01 giugno 2022 09:57

Dall’inizio della guerra in Ucraina, quasi cento giorni fa, gli Stati Uniti hanno dato l’impressione di essere passati da un’assoluta prudenza a un’escalation nel sostegno militare garantito all’esercito ucraino, al punto tale che è emerso un dibattito tra alleati della Nato sugli obiettivi di guerra di Washington.

Come ricorderete, prima dell’invasione russa Joe Biden sembrava ossessionato dalla paura di scatenare la terza guerra mondiale. Questo ritegno sembrava essere svanito con l’invio di armi sempre più sofisticate e il voto recente a favore di un finanziamento da 40 miliardi di dollari per l’Ucraina, in parte in armamenti. È stato un balzo enorme nel coinvolgimento statunitense, evidentemente.

A quel punto era lecito chiedersi quale fosse il limite: il presidente degli Stati Uniti ha appena fornito la risposta. Biden, infatti, ha fatto sapere che non consegnerà all’Ucraina sistemi di lanciarazzi multipli a lunga gittata, cioè 250 chilometri, in grado di colpire il territorio della Russia. L’ha detto chiaramente in un testo pubblicato il 31 maggio dal New York Times. Consegneranno invece armi con una gittata di 80 chilometri. È un segnale inviato a Putin nella gestione puntigliosa della tensione crescente tra due potenze dotate di armi nucleari.
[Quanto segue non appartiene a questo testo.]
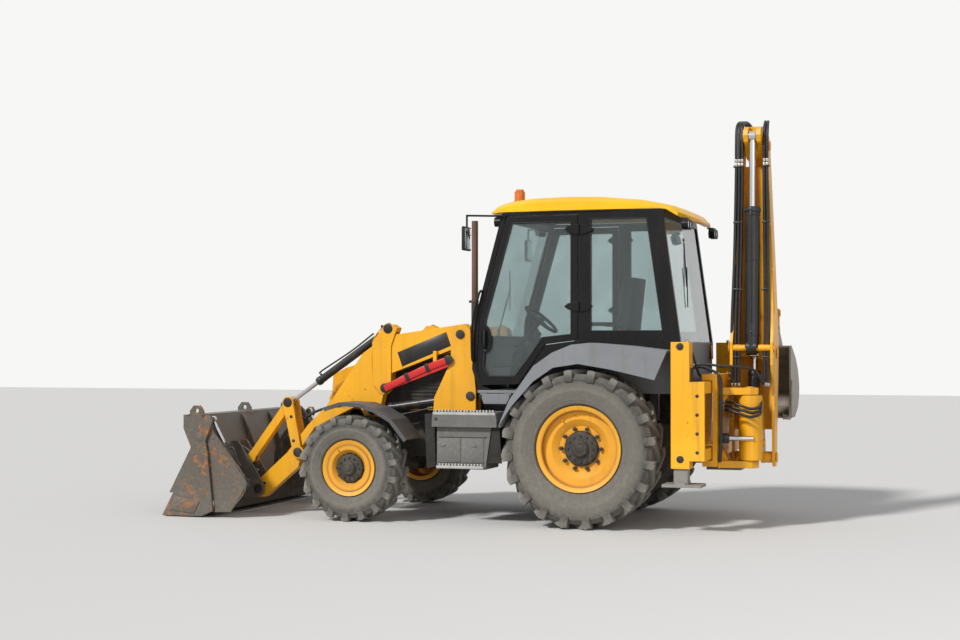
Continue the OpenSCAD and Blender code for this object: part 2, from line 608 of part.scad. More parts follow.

Grammatica della conflittualità
Statunitensi e sovietici ieri, russi oggi, sanno amministrare la loro tensione, nonostante le apparenze. Questo segnale sulle armi contribuisce alla gestione della tensione in un momento in cui la Russia moltiplica le dichiarazioni in merito a una “guerra totale” degli occidentali.

Nel momento più difficile della guerra fredda, durante la crisi dei missili a Cuba del 1962, i due imperi erano stati sull’orlo dello scontro nucleare, ma negli anni successivi hanno imparato a non spingere troppo in là i propri antagonismi. Esiste una “grammatica” della conflittualità tra Washington e Mosca che non è ancora scomparsa. È questa la grande differenza con i rapporti sino-americani, dove queste regole non esistono

Zelenzkyj sa bene di dipendere dalle decisioni degli alleati

Rifiutandosi di consegnare le armi che permetterebbero di colpire il territorio russo, Washington si riposiziona in un’ottica difensiva: aiutiamo l’Ucraina a respingere l’invasione, ma niente di più. Si tratta di un passo indietro rispetto alla dichiarazione del capo del Pentagono, il generale Lloyd Austin, che aveva parlato della volontà di “indebolire la Russia”.

Il presidente ucraino Zelenskyj interpreta il suo ruolo quando chiede agli occidentali, quasi ogni giorno, di consegnare altre armi al suo esercito. Ma Zelenzkyj sa bene di dipendere dalle decisioni degli alleati. Quando gli occidentali si sono rifiutati di creare una zona di esclusione aerea sui cieli dell’Ucraina, all’inizio del conflitto, Zelenskyj non ha avuto altra scelta se non quella di accettarne la decisione.

Oggi la sopravvivenza del presidente ucraino dipende dal flusso di armi e munizioni che raggiungono il fronte. Nel Donbass l’esercito russo è vicino alle proprie retrovie e ha rinforzato le sue linee logistiche. Questo permette a Mosca di sottoporre le città ucraine a un bombardamento infernale che produce i suoi frutti.

Il 31 maggio la rivista tedesca Der Spiegel ha riportato che secondo i servizi di informazione occidentali l’Ucraina non potrà respingere i russi fino a riportarli sulle posizioni precedenti al 24 febbraio. Il trionfalismo, dunque, non è più giustificato. E se la guerra dovrà proseguire, come prevedono tutte le analisi, allora è naturale che gli Stati Uniti debbano gestire con attenzione il degrado dei loro rapporti con la Russia. Evidentemente c’è un limite chiaro all’aumento della tensione.